FRIDAY, February 16, 2007
Time: 1:00 PM
ED 210
Title: Mathematical Study of Brain Tumor Therapies and Initiation of Brain Tumor Stem Cells
Jianjun Paul Tian
Mathematical Biosciences Institute
Ohio State University
Glioma is the most serious malignant brain tumor. In order to improve the efficacy of therapies, it is important to understand its progression with therapies and its genesis. In this talk, I will first present our effort in understanding of glioma progression with different therapies in terms of mathematical models. The first model is about virotherapy of glioma, which is a free boundary problem with five nonlinear partial differential equations. Virotherapy is a promising treatment for malignant solid tumors, and it is now in animal experimental stage.
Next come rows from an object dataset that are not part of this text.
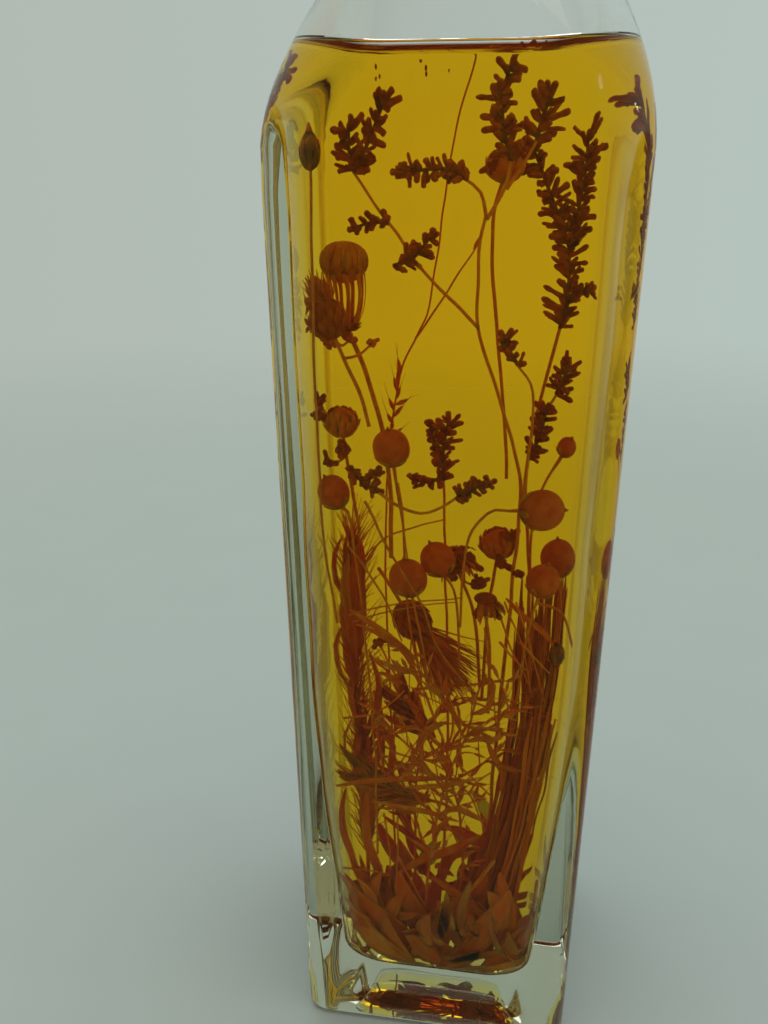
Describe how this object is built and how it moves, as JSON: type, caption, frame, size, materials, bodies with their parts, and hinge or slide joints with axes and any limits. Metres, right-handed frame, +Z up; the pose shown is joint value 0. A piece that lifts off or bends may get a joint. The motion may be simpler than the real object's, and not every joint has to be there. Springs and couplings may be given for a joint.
{
  "type": "square glass oil bottle with cork",
  "caption": "Tall square glass bottle with a round neck and cork, filled with amber oil in which dried flowers, seed heads and grasses stand.",
  "frame": {"origin": "middle of the plane that the bottle's base rests on", "axes": "+Z up through the neck and the cork, -Y out of the face that is the front, +X to the right of that face"},
  "size_m": [0.066, 0.066, 0.298],
  "materials": {
    "glass": "polished",
    "oil": "gloss",
    "cork": "matte",
    "statice": "matte",
    "boll": "satin",
    "flower": "matte",
    "knapweed": "matte",
    "grass": "matte",
    "straw": "matte",
    "leaf": "matte"
  },
  "bodies": {
    "bottle": {"glass_bottle": "glass", "oil": "oil", "statice_spray_tall": "statice", "statice_spray_right": "statice", "statice_sprig_back": "statice", "statice_sprig_front": "statice", "grass_stalk_long": "grass", "flax_boll_1": "boll", "flax_boll_2": "boll", "flax_boll_3": "boll", "flax_boll_4": "boll", "flax_boll_5": "boll", "flax_boll_6": "boll", "flax_boll_7": "boll", "flax_boll_8": "boll", "long_bud": "boll", "dome_flower": "flower", "knapweed_left": "knapweed", "everlasting_left": "flower", "everlasting_top": "flower", "daisy_dark": "flower", "everlasting_mid": "flower", "daisy_drooping": "flower", "knapweed_low": "knapweed", "straw_bundle_back": "straw", "straw_bundle_mid": "straw", "straw_bundle_front": "straw", "dark_seed": "boll", "hare_tail_grass": "grass", "grass_panicle_front": "grass", "grass_panicle_mid": "grass", "grass_panicle_back": "grass", "barley_ear_front": "straw", "barley_ear_back": "straw", "everlasting_low": "flower", "leaf_low_1": "leaf", "leaf_low_2": "leaf", "leaf_low_3": "leaf", "leaf_low_4": "leaf", "leaf_low_5": "leaf", "leaf_low_6": "leaf", "leaf_low_7": "leaf", "leaf_low_8": "leaf"},
    "cork": {"cork_stopper": "cork"}
  },
  "joints": [
    {"name": "cork_pull", "type": "slide", "parent": "bottle", "child": "cork", "axis": [0, 0, 1], "range_m": [0, 0.06]}
  ]
}
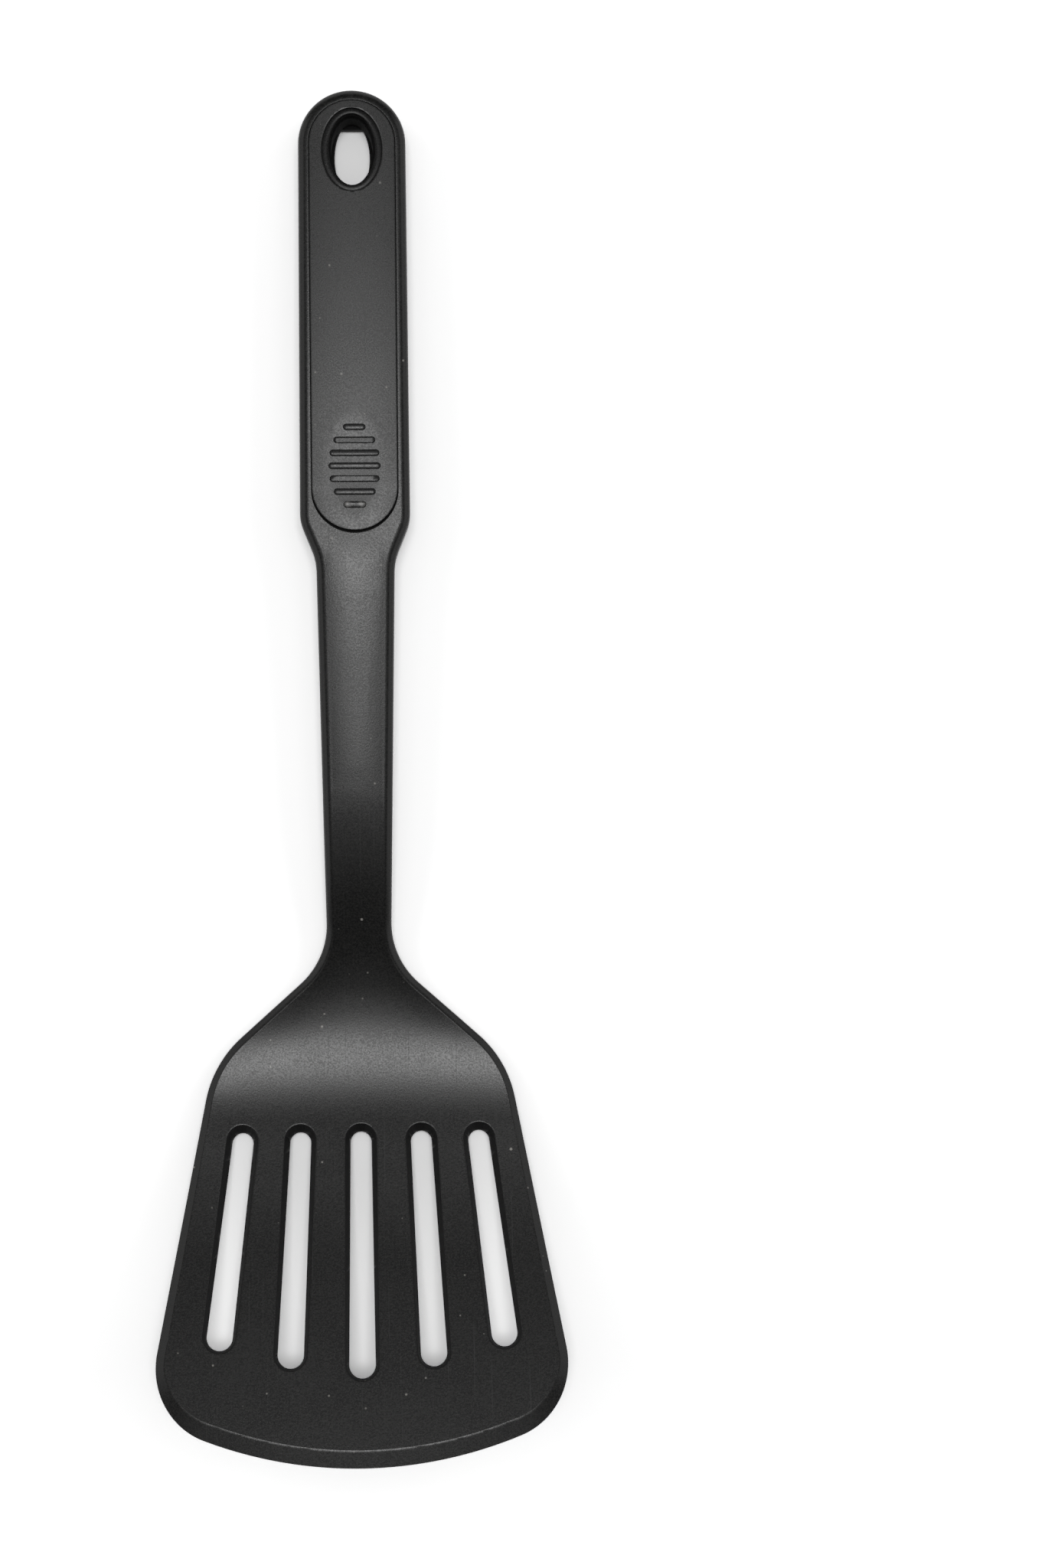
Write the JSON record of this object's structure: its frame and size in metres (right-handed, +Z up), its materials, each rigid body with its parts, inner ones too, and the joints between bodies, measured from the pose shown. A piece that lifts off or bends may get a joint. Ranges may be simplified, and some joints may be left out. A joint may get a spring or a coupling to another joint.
{
  "type": "slotted kitchen turner",
  "caption": "Slotted kitchen turner of black moulded nylon: a flared, tilted blade on a bent neck, and a hollow handle closed by an inset cover, with an oval hanging eye.",
  "frame": {"origin": "middle of the bounding box's bottom, on the table that the turner lies on", "axes": "+Y from the blade towards the end of the handle, +Z up from the table, food side up, X across the blade"},
  "size_m": [0.0954, 0.32, 0.0295],
  "materials": {
    "body_nylon": "fine spark-eroded grain, satin",
    "cover_nylon": "smoother satin than the body",
    "eye_nylon": "smooth satin"
  },
  "bodies": {
    "root": {"turner_body": "body_nylon", "handle_cover": "cover_nylon", "hanging_eye": "eye_nylon"}
  },
  "joints": []
}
In order to treat human glioma by virotherapy, it is critical to understand all factors involved in the therapy. Our model finds an important factor of the therapy, burst size of virus, and the effect of immunosuppression drug cyclophosphamide in animal experiments. The model prediction has been verified by experimental results. The second model is about radiotherapy plus chemotherapy after surgical resection, which is a two-component free boundary problem. After surgery, the tumor progression depends on the degree of resection and radiation, and a particular drug. We use human data to estimate parameter values, and the model can predict the mean survival times of patients who undergo different protocols of treatments. The third part of the talk is about initiation of brain tumor stem cells. This work is ongoing, and our focus now is on two molecular signals SHH and GABA in subventricular zone niche of adult neural stem cells. Hopefully, we can "reconcile" the "contradiction" that GABA has inhibitory effect both on stem cell proliferation and on the velocity of cells moving within the niche and that of speed of migration, and we can test hypothesis that stem cells will become cancer stem cells once they leave niche signal control.